About me

Hi! This is Luning Wang (王麓宁)’s homepage. I’m currently working on Large Recommendation Models & Generative Recommendation at ByteDance Douyin Group as a full-time algorithm engineer.

I mainly focused on the infrastructure and efficiency optimization of Large Language Models in my past work. I had experience on optimizing LLMs with techniques like quantization, kv-cache compression and speculative decoding. I’ve also done works related to LLM Systems, in which I gained experience of working on vLLM and parallel computing. Furthermore, I’ve been exploring the application of LLMs in the field of biomedical engineering for some time at UofM.
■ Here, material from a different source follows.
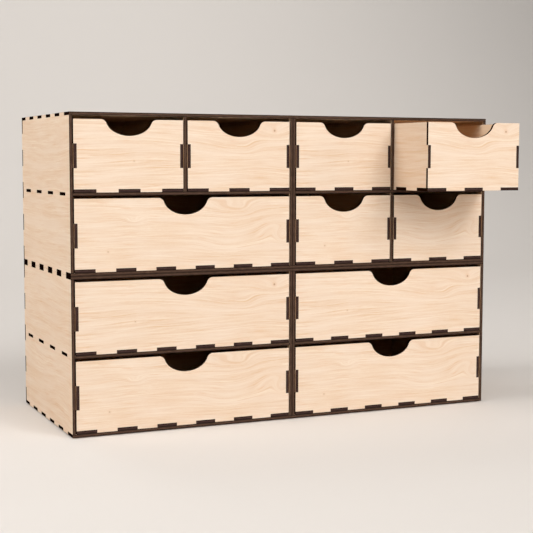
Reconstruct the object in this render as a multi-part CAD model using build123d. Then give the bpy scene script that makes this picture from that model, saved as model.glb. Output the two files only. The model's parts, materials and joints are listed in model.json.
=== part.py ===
from build123d import *
import os

# Drawer cabinet of laser-cut sheet: four equal boxes, two wide and two high, holding eleven drawers.
# Millimetres. X runs to the right, Y to the rear, Z up. The origin is the centre of the cabinet's
# footprint, on the surface that it stands on.

# Sheet stock
sheet = 3.0

# One box of the cabinet
box_width = 224.0
box_height = 150.0
box_depth = 187.0

# Fingers along the edges of a box: how many equal steps each edge is divided into
depth_steps = 11
height_steps = 9
width_steps = 13

# Tabs of shelves and dividers, which pass through slots in the panels around them
tab_length = 20.0
tab_margin = 16.0
tab_count = 4

# Drawer clearances inside a bay
side_clearance = 0.75
top_clearance = 2.5
rear_clearance = 1.0

# The drawers of the top row are cut this much lower than the others
top_row_trim = 0.9

# Fingers along the edges of a drawer
drawer_depth_steps = 9
drawer_height_steps = 3
narrow_drawer_steps = 5
wide_drawer_steps = 11

# Finger scoop in each drawer front: half an ellipse, rounded at its mouth
scoop_width = 44.6
scoop_depth = 16.0
scoop_round = 6.0

# The drawer that stands open, and how far
open_drawer = "1d"
open_distance = 65.0

# Boxes: column from the left, level from the floor, bays above the shelf, bays below it
boxes = {
    "upper_left": (0, 1, 2, 1),
    "upper_right": (1, 1, 2, 2),
    "lower_left": (0, 0, 1, 1),
    "lower_right": (1, 0, 1, 1),
}

# Sizes that follow from the values above
levels = 1 + max(level for column, level, bays_above, bays_below in boxes.values())
inner_width = box_width - 2 * sheet
inner_depth = box_depth - sheet
bay_height = (box_height - 3 * sheet) / 2
narrow_bay_width = (inner_width - sheet) / 2
divider_left = sheet + narrow_bay_width
divider_right = divider_left + sheet
shelf_bottom = sheet + bay_height
shelf_top = shelf_bottom + sheet
drawer_depth = inner_depth - rear_clearance
drawer_height = bay_height - top_clearance
scoop_bottom = drawer_height - scoop_depth


def steps(length, count, first):
    """Every second step of an edge, as (start, end) pairs, from step number first."""
    step = length / count
    return [(i * step, (i + 1) * step) for i in range(first, count, 2)]


def tabs(length):
    """Evenly spaced tabs along an edge, as (start, end) pairs."""
    pitch = (length - 2 * tab_margin - tab_length) / (tab_count - 1)
    starts = [tab_margin + i * pitch for i in range(tab_count)]
    return [(start, start + tab_length) for start in starts]


def middle_tab(low, high):
    """One tab in the middle of the stretch from low to high."""
    middle = (low + high) / 2
    return (middle - tab_length / 2, middle + tab_length / 2)


def along_x(spans, low, high):
    """Rectangles (x0, y0, x1, y1) over spans in x, from low to high in y."""
    return [(start, low, end, high) for start, end in spans]


def along_y(spans, low, high):
    """Rectangles (x0, y0, x1, y1) over spans in y, from low to high in x."""
    return [(low, start, high, end) for start, end in spans]


def rectangle(x0, y0, x1, y1):
    """Rectangle between two opposite corners."""
    return Pos((x0 + x1) / 2, (y0 + y1) / 2) * Rectangle(x1 - x0, y1 - y0)


def outline(blank, added=(), removed=()):
    """Flat outline: a blank rectangle with tabs added, then notches and slots removed."""
    face = rectangle(*blank)
    if added:
        face += [rectangle(*tab) for tab in added]
    if removed:
        face -= [rectangle(*notch) for notch in removed]
    return face


def lying(face, z):
    """Panel that lies flat, with its underside at z."""
    return extrude(Plane.XY.offset(z) * face, sheet)


def facing_front(face, y):
    """Panel that faces the front, with its front face at y."""
    return extrude(Plane.XZ.offset(-y - sheet) * face, sheet)


def facing_side(face, x):
    """Panel that faces the sides, with its left face at x."""
    return extrude(Plane.YZ.offset(x) * face, sheet)


def end_panel(z, divided):
    """Top or bottom of a box. It reaches the front and keeps all the corners."""
    side_notches = steps(box_depth, depth_steps, 1)
    back_notches = steps(box_width, width_steps, 1)
    removed = along_y(side_notches, 0, sheet)
    removed += along_y(side_notches, box_width - sheet, box_width)
    removed += along_x(back_notches, box_depth - sheet, box_depth)
    if divided:
        removed += along_y(tabs(box_depth), divider_left, divider_right)
    return lying(outline((0, 0, box_width, box_depth), removed=removed), z)


def side_panel(x):
    """Left or right side of a box, with four slots for the shelf."""
    end_notches = steps(box_depth, depth_steps, 0)
    back_notches = steps(box_height, height_steps, 0)
    removed = along_x(end_notches, 0, sheet)
    removed += along_x(end_notches, box_height - sheet, box_height)
    removed += along_y(back_notches, box_depth - sheet, box_depth)
    removed += along_x(tabs(box_depth), shelf_bottom, shelf_top)
    return facing_side(outline((0, 0, box_depth, box_height), removed=removed), x)


def back_panel(bays_above, bays_below):
    """Back of a box, with slots for the shelf and for the dividers."""
    end_notches = steps(box_width, width_steps, 0)
    side_notches = steps(box_height, height_steps, 1)
    removed = along_x(end_notches, 0, sheet)
    removed += along_x(end_notches, box_height - sheet, box_height)
    removed += along_y(side_notches, 0, sheet)
    removed += along_y(side_notches, box_width - sheet, box_width)
    removed += along_x(tabs(box_width), shelf_bottom, shelf_top)
    removed += along_y(divider_back_tabs(bays_above, bays_below), divider_left, divider_right)
    return facing_front(outline((0, 0, box_width, box_height), removed=removed), inner_depth)


def divider_back_tabs(bays_above, bays_below):
    """Tabs of the dividers into the back: one in each divided half of the box."""
    spans = []
    if bays_below == 2:
        spans.append(middle_tab(sheet, shelf_bottom))
    if bays_above == 2:
        spans.append(middle_tab(shelf_top, box_height - sheet))
    return spans


def shelf(bays_above, bays_below):
    """Shelf at mid height, tabbed into the sides and the back."""
    side_tabs = tabs(box_depth)
    added = along_y(side_tabs, 0, sheet)
    added += along_y(side_tabs, box_width - sheet, box_width)
    added += along_x(tabs(box_width), inner_depth, box_depth)
    removed = []
    if bays_above == 2 and bays_below == 2:
        removed.append((divider_left, box_depth / 2, divider_right, inner_depth))
    elif bays_above == 2:
        removed += along_y(tabs(box_depth), divider_left, divider_right)
    blank = (sheet, 0, box_width - sheet, inner_depth)
    return lying(outline(blank, added, removed), shelf_bottom)


def divider(bays_below):
    """Upright between two narrow bays: above the shelf only, or halved over it from top to bottom."""
    low = sheet if bays_below == 2 else shelf_top
    high = box_height - sheet
    end_tabs = tabs(box_depth)
    added = along_x(end_tabs, low - sheet, low)
    added += along_x(end_tabs, high, box_height)
    added += along_y(divider_back_tabs(2, bays_below), inner_depth, box_depth)
    removed = []
    if bays_below == 2:
        removed.append((0, shelf_bottom, box_depth / 2, shelf_top))
    return facing_side(outline((0, low, inner_depth, high), added, removed), divider_left)


def box_panels(bays_above, bays_below):
    """All panels of one box, its front lower left corner at the origin."""
    panels = {
        "top": end_panel(box_height - sheet, bays_above == 2),
        "bottom": end_panel(0, bays_below == 2),
        "left_side": side_panel(0),
        "right_side": side_panel(box_width - sheet),
        "back": back_panel(bays_above, bays_below),
        "shelf": shelf(bays_above, bays_below),
    }
    if bays_above == 2:
        panels["divider"] = divider(bays_below)
    return panels


def drawer_end(width, width_count, height):
    """Outline of a drawer's front or back: notched for the bottom and for the sides' fingers."""
    removed = along_x(steps(width, width_count, 0), 0, sheet)
    side_fingers = steps(height, drawer_height_steps, 1)
    removed += along_y(side_fingers, 0, sheet)
    removed += along_y(side_fingers, width - sheet, width)
    return outline((0, 0, width, height), removed=removed)


def drawer_front(width, width_count, height):
    """Front of a drawer, with a rounded finger scoop in the middle of its top edge."""
    scoop = Pos(width / 2, height) * Ellipse(scoop_width / 2, height - scoop_bottom)
    front = facing_front(drawer_end(width, width_count, height) - scoop, 0)
    mouth = front.edges().filter_by(Axis.Y).group_by(Axis.Z)[-1].sort_by(Axis.X)[1:3]
    return fillet(mouth, scoop_round)


def drawer_side(height):
    """Outline of a drawer's side: one finger at each end, notched for the bottom."""
    end_notches = steps(height, drawer_height_steps, 0)
    removed = along_x(steps(drawer_depth, drawer_depth_steps, 0), 0, sheet)
    removed += along_y(end_notches, 0, sheet)
    removed += along_y(end_notches, drawer_depth - sheet, drawer_depth)
    return outline((0, 0, drawer_depth, height), removed=removed)


def drawer_bottom(width, width_count):
    """Outline of a drawer's bottom, which keeps all the corners."""
    side_notches = steps(drawer_depth, drawer_depth_steps, 1)
    end_notches = steps(width, width_count, 1)
    removed = along_y(side_notches, 0, sheet)
    removed += along_y(side_notches, width - sheet, width)
    removed += along_x(end_notches, 0, sheet)
    removed += along_x(end_notches, drawer_depth - sheet, drawer_depth)
    return outline((0, 0, width, drawer_depth), removed=removed)


def drawer_panels(width, width_count, height):
    """Front, bottom, and the group of two sides and a back, front lower left corner at the origin."""
    bottom = lying(drawer_bottom(width, width_count), 0)
    left = facing_side(drawer_side(height), 0)
    right = facing_side(drawer_side(height), width - sheet)
    back = facing_front(drawer_end(width, width_count, height), drawer_depth - sheet)
    walls = Compound([left, right, back])
    return {"front": drawer_front(width, width_count, height), "bottom": bottom, "walls": walls}


def drawers_in_bay(column, floor, bays, row):
    """Drawers of one half of a box, numbered by row from the top and lettered from the left."""
    bay_width = narrow_bay_width if bays == 2 else inner_width
    width = bay_width - 2 * side_clearance
    width_count = narrow_drawer_steps if bays == 2 else wide_drawer_steps
    height = drawer_height - top_row_trim if row == 1 else drawer_height
    nodes = {}
    for bay in range(bays):
        letter = "abcd"[letters_used[row] + bay]
        pulled = open_distance if f"{row}{letter}" == open_drawer else 0
        left = (column - 1) * box_width + sheet + bay * (bay_width + sheet) + side_clearance
        place = Pos(left, -box_depth / 2 - pulled, floor)
        for name, solid in drawer_panels(width, width_count, height).items():
            nodes[f"drawer_{row}{letter}_{name}"] = place * solid
    letters_used[row] += bays
    return nodes


letters_used = {row: 0 for row in range(1, 2 * levels + 1)}
nodes = {}
for box_name, (column, level, bays_above, bays_below) in boxes.items():
    base = level * box_height
    corner = Pos((column - 1) * box_width, -box_depth / 2, base)
    for name, solid in box_panels(bays_above, bays_below).items():
        nodes[f"{box_name}_{name}"] = corner * solid
    upper_row = 2 * (levels - level) - 1
    nodes.update(drawers_in_bay(column, base + shelf_top, bays_above, upper_row))
    nodes.update(drawers_in_bay(column, base + sheet, bays_below, upper_row + 1))

os.makedirs("parts", exist_ok=True)
for name, solid in nodes.items():
    export_step(solid, f"parts/{name}.step")
print(len(nodes), "nodes")
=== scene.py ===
import json
import math
import bmesh
import bpy
from mathutils import Matrix, Vector


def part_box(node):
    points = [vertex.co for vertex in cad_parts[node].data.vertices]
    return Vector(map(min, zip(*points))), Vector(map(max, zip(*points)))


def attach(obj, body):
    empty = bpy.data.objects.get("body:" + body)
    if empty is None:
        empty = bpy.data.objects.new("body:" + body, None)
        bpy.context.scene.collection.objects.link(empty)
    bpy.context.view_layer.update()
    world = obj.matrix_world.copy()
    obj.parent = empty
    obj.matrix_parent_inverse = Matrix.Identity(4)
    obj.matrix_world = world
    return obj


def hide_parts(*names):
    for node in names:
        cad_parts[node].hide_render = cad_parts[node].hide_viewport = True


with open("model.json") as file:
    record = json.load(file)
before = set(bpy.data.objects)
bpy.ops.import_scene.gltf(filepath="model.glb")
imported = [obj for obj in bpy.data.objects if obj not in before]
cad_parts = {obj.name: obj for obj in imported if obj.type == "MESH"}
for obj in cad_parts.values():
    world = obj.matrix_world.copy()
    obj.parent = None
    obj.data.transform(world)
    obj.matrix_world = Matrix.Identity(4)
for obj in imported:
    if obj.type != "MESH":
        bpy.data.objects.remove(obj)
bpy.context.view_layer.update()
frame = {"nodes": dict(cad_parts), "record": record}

# ---- Camera: the photograph's place and angle, in metres and radians ----
# The photograph's side and focal length are in pixels, the sensor in millimetres.
PHOTO_SIZE = 533
PHOTO_FOCAL = 1236.4
SENSOR = 36.0
CAMERA_PLACE = Vector((-0.5195, -1.1939, 0.2557))
CAMERA_TURN = 0.41995
CAMERA_DIP = 0.08522
CAMERA_ROLL = 0.00144

# ---- Sizes read from the frame, in metres ----
BOX_LOW, BOX_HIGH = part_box("upper_right_back")
BOX_WIDTH = BOX_HIGH.x - BOX_LOW.x
BOX_HEIGHT = BOX_HIGH.z - BOX_LOW.z
SHEET = BOX_HIGH.y - BOX_LOW.y
CABINET_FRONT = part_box("upper_right_top")[0].y
MIDDLE = (0.0, 0.0, BOX_HEIGHT)
DRAWER_FINGERS = 3

# ---- Boards: mesh cleaning and broken edges, in metres and radians ----
MERGE = 1e-6
FLAT_ANGLE = 0.002
SHARP_ANGLE = 0.5
EDGE_WEAR = 0.00005
INSIDE = 1e-5
OUTER_REACH = 0.001
SQUARE_ON = 0.9
SLANTED = 0.3
MM = 1000.0

# ---- Order of a board's materials ----
OUTER_FACE = 0
FRONT_EDGE = 1
# Slot of the near-black edge finish: painted shade on cut edges that don't face the front and on the
# broken edges.
OTHER_EDGE_PAINTED_SHADE = 2
INNER_FACE = 3

# ---- Colours and tints, linear ----
VENEER_DARK = (0.655, 0.452, 0.300, 1)
VENEER_PALE = (0.762, 0.630, 0.502, 1)
VENEER_TAN = (0.660, 0.405, 0.240, 1)
VENEER_ROSE = (0.740, 0.605, 0.490, 1)
PIN_KNOT = (0.360, 0.200, 0.120, 1)
FRONT_TINT = (0.985, 0.980, 0.970)
OUTER_TINT = (1.0, 0.97, 0.93)
# Warmer, deeper tint on the faces inside the cabinet and the drawers: painted shade of the bays and
# drawer insides.
INNER_PAINTED_SHADE_TINT = (1.10, 1.02, 0.90)
# Darker tint on the outer faces of the drawer walls and bottoms: painted shade.
WALL_PAINTED_SHADE_TINT = (0.93, 0.89, 0.84)
# The side edge tints are near black. They are painted shade on every cut edge that does not face the
# front, and on the broken edges. The front edge tints are the char's own colour.
CARCASS_EDGE_FRONT = (1.22, 0.70, 0.48)
CARCASS_EDGE_SIDE_PAINTED_SHADE = (0.10, 0.03, 0.02)
DRAWER_EDGE_FRONT = (0.78, 0.44, 0.37)
DRAWER_EDGE_SIDE_PAINTED_SHADE = (0.16, 0.04, 0.01)
STAGE_PALE = (0.622, 0.580, 0.539, 1)
STAGE_DARKER = 0.985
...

I’d casually put my notes for new works & random thoughts in my blog posts, hope that could help as a reference if you’re also interested in related topics. I’m open to discussion and collaboration, feel free to drop me an Email or reach out on LinkedIn!

🎓 Education

  • [08/2024~05/2026] M.S. Department of Electrical and Computer Engineering, University of Michigan
  • [09/2020~06/2024] B.Eng. Department of Electronic Engineering, Tsinghua University

💻 Work Experience

See my CV for more details of my work.

📚 Research Experience

📝 Selected Publications

Here are some of my representative works:

  • [ACL’25] MedPlan:A Two-Stage RAG-Based System for Personalized Medical Plan Generation. Hsin-Ling Hsu*, Cong-Tinh Dao*, Luning Wang, et al. [pdf]
  • [NeurIPS ENLSP Workshop’24] CSKV: Training-Efficient Channel Shrinking for KV Cache in Long-Context Scenarios. Luning Wang, et al. [pdf] [github]
  • [ICML’24] Evaluating Quantized Large Language Models. Shiyao Li, Xuefei Ning, Luning Wang, et al. [pdf] [github]
  • [NeurIPS ENLSP Workshop’23] LLM-MQ: Mixed-precision Quantization for Efficient LLM Deployment. Shiyao Li, Xuefei Ning, Ke Hong, Tengxuan Liu, Luning Wang, et al. [pdf]

See my Google Scholar for the full list of my publications.

⚙️ Academic Services

  • [09/2025~12/2025] Paper reviewer for the ICLR’26 main conference.
  • [02/2025~03/2025] Paper reviewer for the ICLR’25 Workshop on Reasoning and Planning for LLMs.